--- start of Data block ---
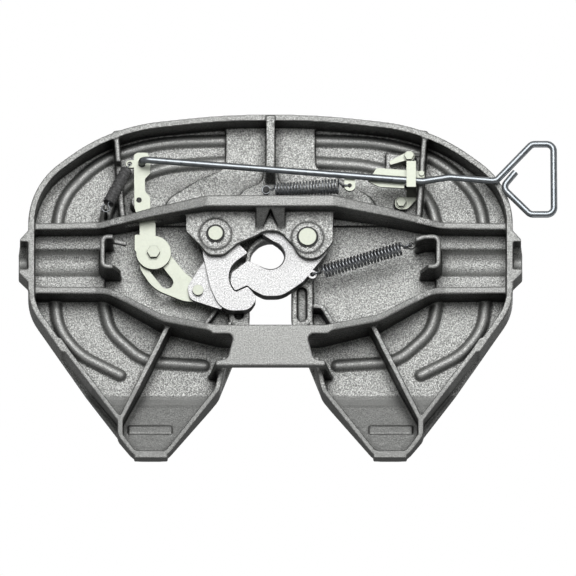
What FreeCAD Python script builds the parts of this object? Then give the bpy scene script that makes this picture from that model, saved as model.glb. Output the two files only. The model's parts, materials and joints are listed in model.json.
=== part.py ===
import FreeCAD, Part
import math
import os

from FreeCAD import Vector

# Fifth wheel hitch, built load face up.
# +X points to the pull handle, +Y to the rear of the vehicle, +Z up; millimetres.
# The origin is where the kingpin's axis crosses the load face.

# ---- Driving dimensions -------------------------------------------------------
PLATE_HALF_WIDTH = 458.0     # half of the 36 inch wide casting
FRONT_EDGE = -274.0
RAMP_TIP = 401.0             # rearmost edge of both ramps
FLOOR = 15.0                 # thickness of the plate
SKIRT_DEPTH = 76.0           # load face to the rim of the outer wall
SKIRT_WALL = 12.0
RIB_DEPTH = 115.0            # load face to the deepest edge of the two cross ribs
RIB_END_DEPTH = 72.0         # the same ribs where they meet the side walls
BAR_THICK = 18.0             # bridge bar under the throat
THROAT_HALF = 39.0           # kingpin passage
RAMP_START = 261.0
RAMP_DROP = 46.0             # how far the ramp tip lies below the load face
RAMP_RIM = 10.0              # width of the walls around the ramps

KINGPIN_LENGTH = 84.0        # how far a 2 inch kingpin reaches below the load face
LOCK_BORE = 25.8             # radius that closes on the 50.8 mm kingpin neck

LOCK_TOP = 36.0              # depths of the jaw and the hook
LOCK_BOTTOM = 64.0
WEB_TOP = 67.0               # cast web that carries the lower ends of the two pins
WEB_BOTTOM = 78.0
BOSS_BOTTOM = 81.0

JAW_PIN = (70.0, -31.0)
JAW_PIN_R = 17.0
HOOK_PIN = (-104.0, -38.0)
HOOK_PIN_R = 14.0
PIN_CLEARANCE = 0.08         # radial running clearance of every pivot

EAR_PIN = (-137.0, 68.0)     # joins the slotted link to the hook
EAR_PIN_R = 8.0
EAR_TOP = 52.0
EAR_BOTTOM = 60.0

LEVER_PIVOT = (-248.5, -110.0)
LEVER_PIVOT_R = 5.0
DRIVE_BOLT = (-221.0, -7.0)
DRIVE_BOLT_R = 7.0
LINK_TOP = 43.0
LINK_BOTTOM = 51.0
LEVER_TOP = 53.0
LEVER_BOTTOM = 61.0

ROD_R = 6.35                 # half inch round bar
ROD_DEPTH = 88.0
ROD_END = (-243.0, -182.0)   # where the bar turns up into the lever

TRUNNION_Y = 3.0             # bracket pin axis
TRUNNION_DEPTH = 48.0
TRUNNION_PAD = 26.0          # depth of the pad between the cross ribs
TRUNNION_TROUGH = 34.9
TRUNNION_SADDLE = 27.0       # half width of the open saddle outside the wall
TRUNNION_BORE = 20.0
LUG_DEPTH = 104.0

STRAP_X = (257.0, 275.0)     # guide strap over the bar
STRAP_REAR_BOLT = (247.0, -113.0)
LATCH_PIVOT = (262.0, -196.0)
SMALL_BOLT_R = 5.0
STRAP_FOOT_TOP = 26.0
STRAP_THICK = 4.0
LATCH_TOP = 38.0
LATCH_BOTTOM = 60.0
GUIDE_TOP = 74.0
GUIDE_BOTTOM = 79.0
GUIDE_SCREW = (285.5, -157.0)

EYE_HOLE = 4.2               # holes that spring eyes pass through
EYE_RADIUS = 7.5             # of the spring eyes, to the middle of the wire
HANDLE_SPRING = (Vector(-8, -128.5, -66), Vector(150, -132, -80))
JAW_SPRING = (Vector(79, 37, -60), Vector(266, -18, -71))
LEVER_SPRING = (Vector(-266, -181, -56), Vector(-311.5, -88, -82))
PAD_DEPTH = 25.0             # raised middle of the front pocket
FOOT_DEPTH = 38.0            # flared foot of the centre rib


# ---- Small helpers ------------------------------------------------------------
def cornered_edges(corners, z, closed):
    """Lines through the corners (x, y) or (x, y, radius), with each radius as a true arc."""
    count = len(corners)
    stops = []
    for i, corner in enumerate(corners):
        here = Vector(corner[0], corner[1], z)
        radius = corner[2] if len(corner) > 2 else 0.0
        is_end = not closed and i in (0, count - 1)
        if radius == 0.0 or is_end:
            stops.append((here,))
            continue
        before = Vector(*corners[i - 1][:2], z) - here
        after = Vector(*corners[(i + 1) % count][:2], z) - here
        half_angle = before.getAngle(after) / 2
        reach = radius / math.tan(half_angle)
        before.normalize()
        after.normalize()
        middle = before + after
        middle.normalize()
        to_arc = radius / math.sin(half_angle) - radius
        stops.append((here + before * reach, here + middle * to_arc, here + after * reach))
    edges = []
    for i, stop in enumerate(stops):
        if len(stop) == 3:
            edges.append(Part.Arc(*stop).toShape())
        if closed or i < count - 1:
            following = stops[(i + 1) % count][0]
            if stop[-1].distanceToPoint(following) > 1e-6:
                edges.append(Part.LineSegment(stop[-1], following).toShape())
    return edges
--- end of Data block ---
◆ Aim of the task
Lines from the start of the material above through the line containing "# The origin" are to be duplicated exactly, and only those.

◆ Exercise solution
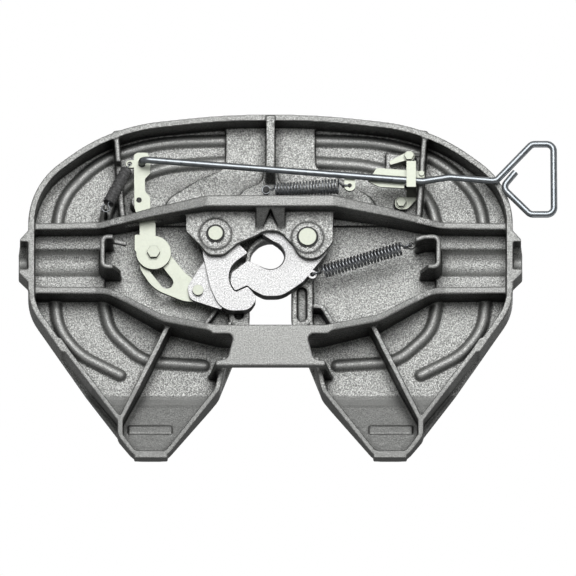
What FreeCAD Python script builds the parts of this object? Then give the bpy scene script that makes this picture from that model, saved as model.glb. Output the two files only. The model's parts, materials and joints are listed in model.json.
=== part.py ===
import FreeCAD, Part
import math
import os

from FreeCAD import Vector

# Fifth wheel hitch, built load face up.
# +X points to the pull handle, +Y to the rear of the vehicle, +Z up; millimetres.
# The origin is where the kingpin's axis crosses the load face.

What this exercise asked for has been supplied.